People in Canada would be great, people in Ontario would be even better.


----------



## RonHebbard (May 2, 2018)

spenserh said:


> Recently got word that we may be having a review of the hourly wages for a few of our positions in the near future, I am a little bit concerned that some of the positions are going to get bumped down in the process.
> 
> I know some people don't like to talk about wages, but if anyone who works in Theatre either as a stage hand or a technician is willing to chat, or even if there are other TDs who have gone through a similar situation, please PM me. I don't want to end up in a position where I cannot staff events because our wages are non-competitive with surrounding venues, so I'm hoping to have a bit of ammunition going into these talks.
> 
> People in Canada would be great, people in Ontario would be even better.


 @spenserh Down the road in Hamilton, Ontario hourly rates and conditions vary from venue to venue. IA Local 129 has (or had, I'm retired and no longer current) different contracts with the city when it owned the Hamilton Place Great Hall and Studio venues and also with the city when it owned the convention centre and Copp's Colliseum. Theatre Aquarius was different, and lower, again which made it more difficult to attract senior / experienced workers if / when the other venues were busy. Also, when local 58 got busy in Toronto, many of 129's best workers would travel 40 miles down the road where the wages were higher still but so was the parking. 
You may try checking with IA 461 for their rates with The Shaw Festival and / or IA 357 for their rates with The Stratford Shakespearean Festival. @Dionysus may say a few words regarding the Grand and McMannis venues in London, Ontario. Are you with the Chatham Cultural Centre, I toured through there a couple of times before you purchased your lift. 
Toodleoo!
Ron Hebbard.


----------



## Dionysus (May 3, 2018)

@spenserh Here in London we have IA local 105, which like Ron mentioned has been commonly been sending guys to Toronto and such for quite some time now. Very hard to get in depending on a few things of course (I am not a member).
IA Pay rates haven't changed in the last number of years. Several local venues were paying under the new minimum wage for stagehands so some people got some pay raises in January.

I work at the McManus Stage in the Grand Theatre (the Spriet Stage is IA), have done the occasional IA call, and also am TD of a venue in town (350 seat community theatre), and work at London Music Hall a well known and respected music venue.
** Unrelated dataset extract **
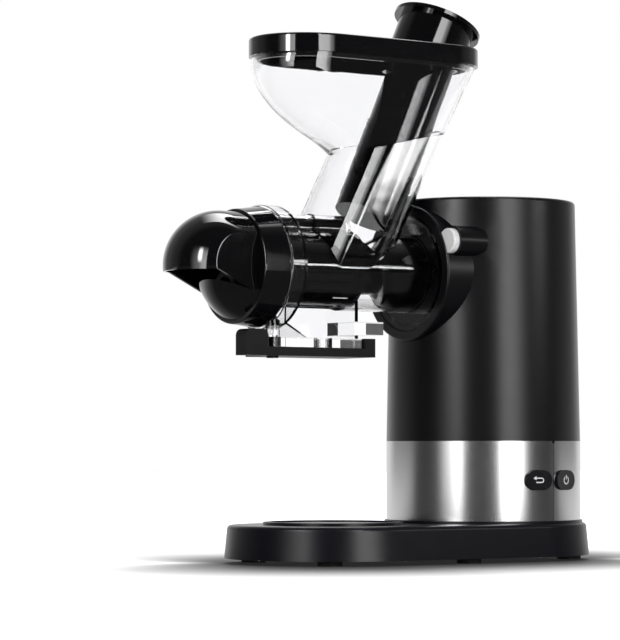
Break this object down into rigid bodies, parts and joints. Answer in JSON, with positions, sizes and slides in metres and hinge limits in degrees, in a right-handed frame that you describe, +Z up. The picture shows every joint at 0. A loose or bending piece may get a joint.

Of course I also do some festivals and such on top of all of that. I am TD of a 6 stage Folk Festival, where wages haven't changed in the last few years.

If you want you can PM me and I can be a little more detailed about wages, I don't care to be on a public forum.

I also have friends who are TDs at varying venues in the Provence (Markham Theatre, Sanderson Centre, etc).


----------



## StradivariusBone (May 3, 2018)

You might try poking through the latest listings on offstagejobs.com. From what I saw on twitter they are now requiring job offers post wages as well. It might shed some light on where the industry is in different regions.


----------



## spenserh (May 3, 2018)

RonHebbard said:


> @spenserh Down the road in Hamilton, Ontario hourly rates and conditions vary from venue to venue. IA Local 129 has (or had, I'm retired and no longer current) different contracts with the city when it owned the Hamilton Place Great Hall and Studio venues and also with the city when it owned the convention centre and Copp's Colliseum. Theatre Aquarius was different, and lower, again which made it more difficult to attract senior / experienced workers if / when the other venues were busy. Also, when local 58 got busy in Toronto, many of 129's best workers would travel 40 miles down the road where the wages were higher still but so was the parking.
> You may try checking with IA 461 for their rates with The Shaw Festival and / or IA 357 for their rates with The Stratford Shakespearean Festival. @Dionysus may say a few words regarding the Grand and McMannis venues in London, Ontario. Are you with the Chatham Cultural Centre, I toured through there a couple of times before you purchased your lift.
> Toodleoo!
> Ron Hebbard.



I am with the Capitol Theatre, just around the corner from the CCC, although we do send staff over there from time to time.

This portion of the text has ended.